How different it feels at the bottom of the hill, among the small auto shops! There’s a bustling quality to this neighborhood, where business and residential activities are so mixed that many of the businesses have taken up residence in the houses. Among the homes converted into shops where mechanics ply their trade, my eye jumps dizzily from slender porch posts to the gleam of a pile of hubcaps, from the delicate scrollwork of gingerbread trim to a crowd of wrecked cars parked close together, their open hoods yawning. The jumble of colors, textures, and styles creates a lively feeling. Here’s a white picket fence, then the garden of the local environmental nonprofit, then a sign for Windshield City, then a tiny house standing alone on a plain of gravel where a diminutive dog barks plaintively. From a porch built low and close to the street, almost on the sidewalk, a wooden rocking horse observes some mechanics discussing a broken-down camper. A Thanksgiving wreath in faded fall colors hangs over a stack of steering wheels. And the bright blue wall of a house advertising snow removal and lawn service, saturated with color, rises from its surroundings with the effect of an abstract painting. 

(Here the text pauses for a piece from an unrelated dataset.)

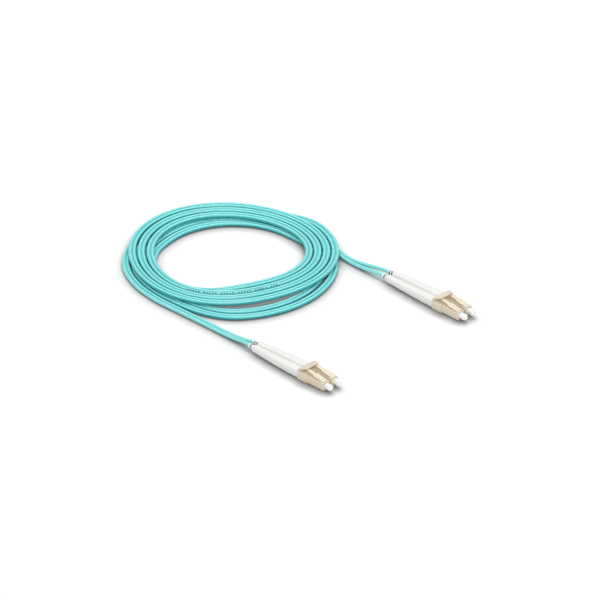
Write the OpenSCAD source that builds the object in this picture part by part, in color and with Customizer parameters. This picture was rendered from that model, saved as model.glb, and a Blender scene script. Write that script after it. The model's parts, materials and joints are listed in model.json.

“The inventory of the streets is inexhaustible,” the German writer Walter Benjamin observed in his Moscow Diary, written when he visited that great metropolis in 1926. How startling to realize that the same is true of the streets of this little city, which offer endless material for contemplation. You only have to begin to pay attention in order to open a treasure trove of sights inviting reverie. Circling back toward my house, I feel drawn into the vibrancy of these small establishments that have sprung up between the big ones like weeds through the cracks in a sidewalk, heartened by the sight of people at work in full view, where they can make eye contact and wave at a stranger, and also aware of their precarity, the steep odds against their success, as I pass the place where my car received excellent service last year and find it closed down, the sign erased, the lot surrounded with yellow tape. Behind the dirty plate glass, two black swivel chairs hold court in the empty office. It’s hard here, hard and unfriendly, I think, returning uphill, or maybe it would be more accurate to call the city a patchwork, a jumble of colors and textures, feats and failures, energies and ghosts.

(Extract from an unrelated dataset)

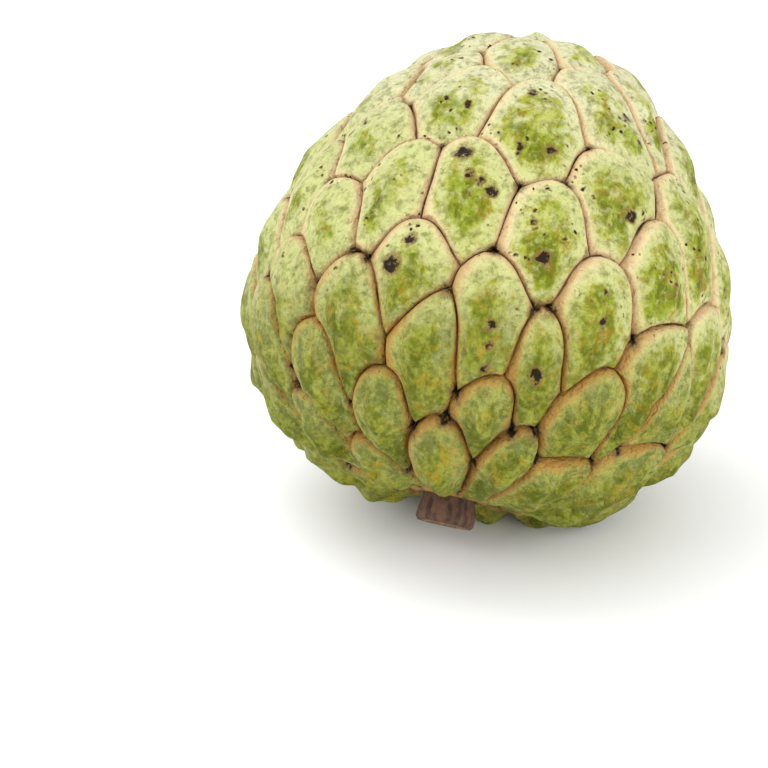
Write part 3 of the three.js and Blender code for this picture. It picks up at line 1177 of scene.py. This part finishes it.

An urn in a yard. Two tree trunks with all the branches lopped off. At the top of the hill, a sweeping view toward the big blue shoulder of the mountain. No one appears to be enjoying this prospect today but the garden statues on a nearby lawn, a menagerie of fabricated beasts. A sad terracotta dog. A pink plastic deer with a calm gaze. A bear holding a plant pot. A pair of plaster ducks eaten away by the rain. Such a strange crossroads: manufactured animals standing sentinel over the halls where real animals are processed. A silent commentary on the transformation of matter, living things into dead ones that feed the living, inert materials into the semblance of live creatures. At the edge of the yard, a green gnome spattered with white paint raises one arm with a flourish, as if to say, See!

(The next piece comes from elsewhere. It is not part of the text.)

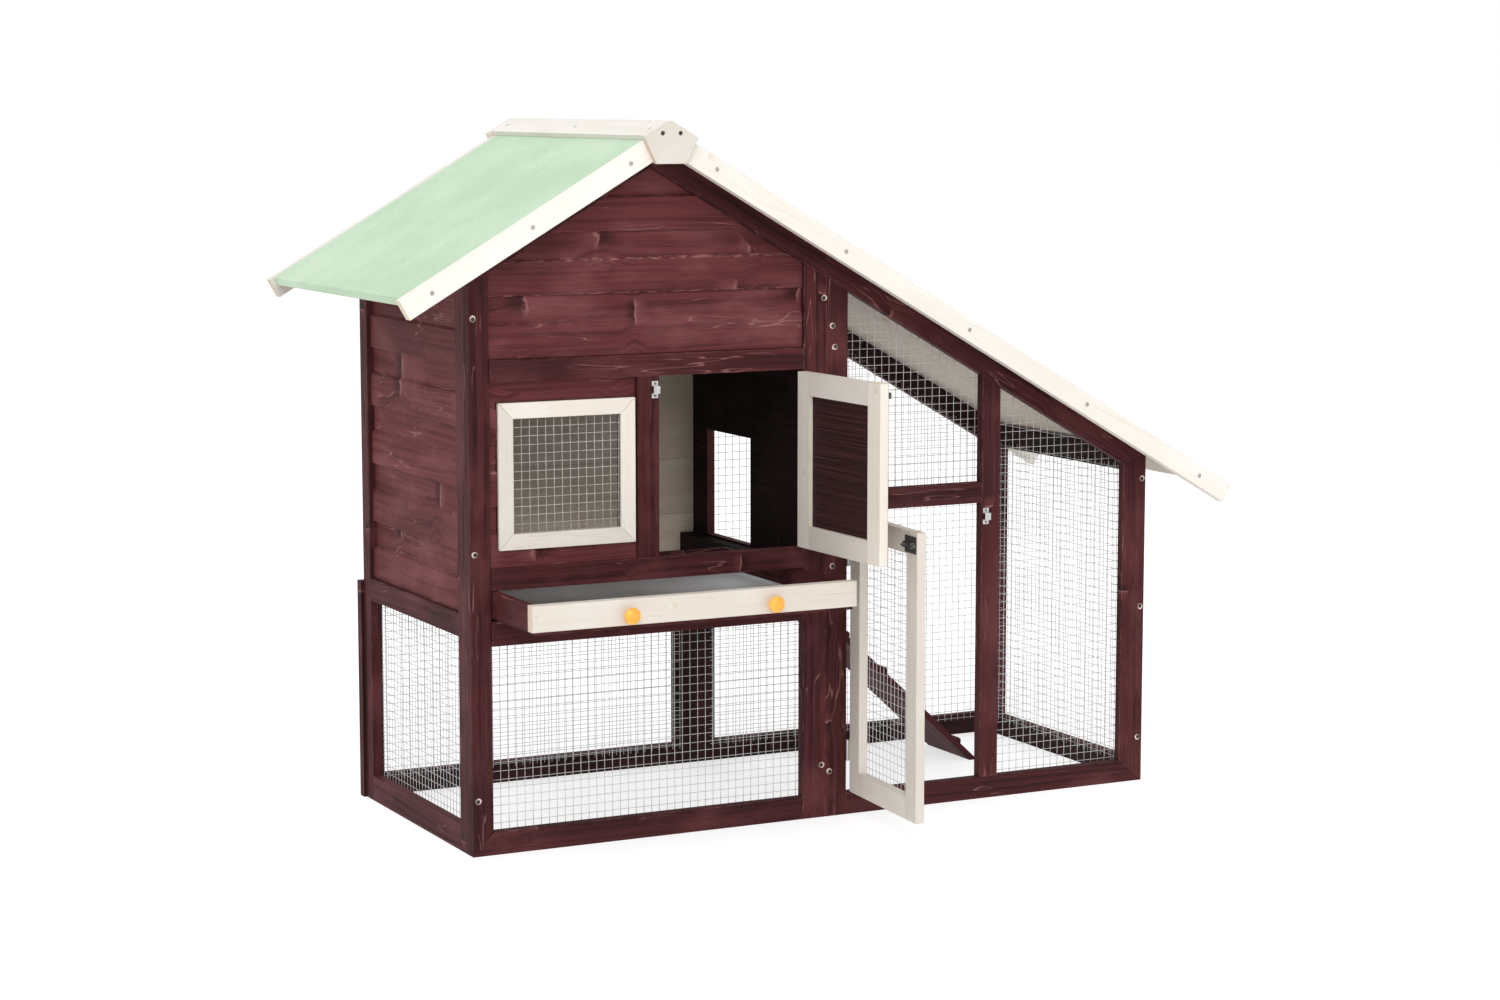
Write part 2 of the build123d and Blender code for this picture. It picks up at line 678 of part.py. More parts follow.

A cardboard box lies in the street; I drag it to the curb. Under some straggly trees, a vine grows rampantly, twining itself around objects no one has bothered to get rid of: plastic bottles, a sunken tire, a box covered with rotting newspaper. In the coils of this vigorous vine, crushed soda cans glint like the wreckage of an ancient civilization. And a lost Christmas ornament, a perfect crimson sphere, throws off such a blinding reflection of a shaft of sunlight that for a moment the street appears to be in flames.